Aaronia, in billowing crimson, welcomes Ham back because this is an approved visit and he will actually be staying there.  “You will find, surprisingly perhaps, that we are neither barbarians nor fanatics here,” she states, in a way sends chills up the spine and even cracks half a joke when she tells Ham there are no plans to convert him, “but one never knows.”  The Dragon Lady on her golden throne lists the rules and though Ham wears a smile the whole time, he’s understandably wary.  He is given the room next to Gabrielle’s and told the doctor treating her will want to talk to Ham as well.  “He was very pleased that you were coming,” Aaronia says, slopping on the sarcasm and walking away before even finishing half of the sentence.

Ham then encounters Minnie coming out of Gabrielle’s room, testy as always, barking at him, “she don’t need you now!” before walking off in a huff.  His orders clearly stated that he was not to go into Gabrielle’s room, but after the awkward behaviors of the doctor and Minnie, he wants to see her for himself.  “I should have stayed there,” he says.  “Everything was too quiet.  The kind of quiet you hear just before all hell breaks loose.”

A new character, Tom Fink (played by a VERY young Brent Spiner) is in a huff (he’s watching Gabrielle’s room from a rather obvious two-sided mirror.  He doesn’t like Ham being there as a “un-believer.”  Frosty Aaronia even has an answer for that: “Let us not forget the true spirit of the Holy Grail, non-believers breathe the same air as believers.”  It’s said with such dryness that if she pressed a button and send Brent down through a hole in the floor to a group of sharks, it would not be at all surprising.  When Tom makes a snide remark about her husband, Aaronia gets even scarier: “Mr. Fink, Joseph is a true healer,” she starts, before going into a whispered, “and don’t you forget it.”  He won’t.  Not in her trademark red, but in a beaded gown that looks like a Bob Mackie creation, she dashes off to confront her husband, tending to a very wealthy member of the flock who wants a little something extra for her “contribution.”  Aaronia doesn’t care about the rich dame, but only Gabrielle.  “You’ll ruin everything,” she hisses.  “She will be with me in paradise,” Joseph oozes.

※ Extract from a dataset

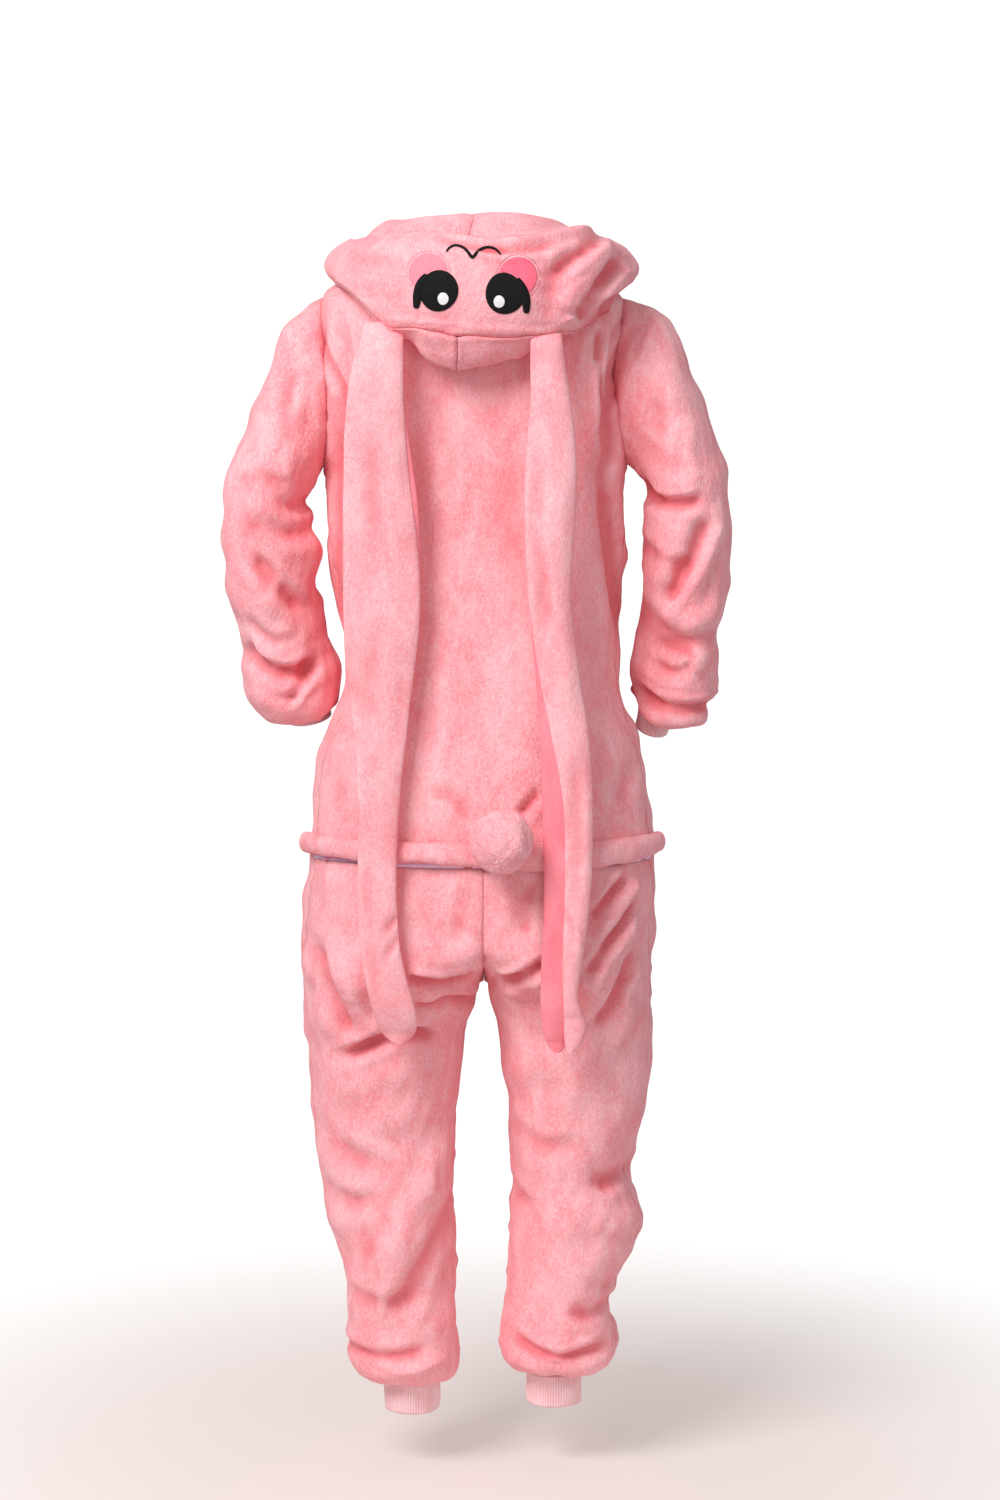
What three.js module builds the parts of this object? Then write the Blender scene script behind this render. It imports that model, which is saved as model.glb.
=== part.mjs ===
// A hooded bunny onesie in thick fleece, as it hangs when it is worn: hood down at the back, two long
// ears hanging from it, a pompom tail, a zipped seat and ribbed cuffs. It is hollow and open at the
// neck, wrists and ankles.
// Units are millimetres. X points to the wearer's right, Y forwards and Z up. Heights in the tables are
// above the floor the wearer stands on, and the origin is between the shoulders, where it is held up.
import * as THREE from "three";

// Driving sizes
const SHOULDER_HEIGHT = 1365; // from the floor to the shoulders that hold the garment up
const FLEECE = 2.6; // wall of the body cloth
const HOOD_CLOTH = 3; // wall of the hood, which is heavier
const LINING = 2; // wall of the ears' inner cloth
const RIB_KNIT = 2.4; // wall of the cuffs
const SEAM_GAP = 0.3; // between two pieces at a seam
const TAPE = 1.2; // wall of the zip tape

const rad = THREE.MathUtils.degToRad;
const mix = THREE.MathUtils.lerp;
const ease = (x, low, high) => THREE.MathUtils.smoothstep(x, low, high);

// A table of sections: the first line names the columns, and each row after it is one section.
function table(names, ...rows) {
  const columns = names.split(" ");
  return rows.map((row) => Object.fromEntries(columns.map((c, i) => [c, row[i]])));
}

// A smooth curve through the values, which never swings past them.
function smooth(values, at) {
  const last = values.length - 1;
  const i = Math.min(Math.max(Math.floor(at), 0), last - 1);
  const step = (k) => values[k + 1] - values[k];
  const slope = (k) => {
    if (k <= 0) return step(0);
    if (k >= last) return step(last - 1);
    const before = step(k - 1);
    const after = step(k);
    return before * after <= 0 ? 0 : (2 * before * after) / (before + after);
  };
  const t = at - i;
  if (t < 0) return values[0] + t * step(0);
  if (t > 1) return values[last] + (t - 1) * step(last - 1);
  const t2 = t * t;
  const t3 = t2 * t;
  return (
    (2 * t3 - 3 * t2 + 1) * values[i] +
    (t3 - 2 * t2 + t) * slope(i) +
    (3 * t2 - 2 * t3) * values[i + 1] +
    (t3 - t2) * slope(i + 1)
  );
}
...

Ham discovers that his door is made to close fully, which means he can’t keep an eye or ear on Gabrielle.  He puts a shoe in the way and passes out from something released through the heater.  Luckily, he wakes up while it’s still pumping to see his door opening and closing as if possessed.  Or half wakes up.  He can barely make his senses work with whatever chemical is attacking.  He can’t find Gabrielle, but he makes it to the lobby just as Eric arrives.  Coburn handles his drug-induced character state very well, mining it for some good comedy.

They find Gabrielle, brandishing a bloody sword.  “You found me.  I knew you would.  One day,” she says. “I killed him.  You’re a detective.  Take me where they’ll hang me,” she begs, far more coherent than we’ve yet seen her.

Whom did she kill?  How did it happen?  Why was Hamilton Nash drugged?  What are Joseph and Aaronia hiding?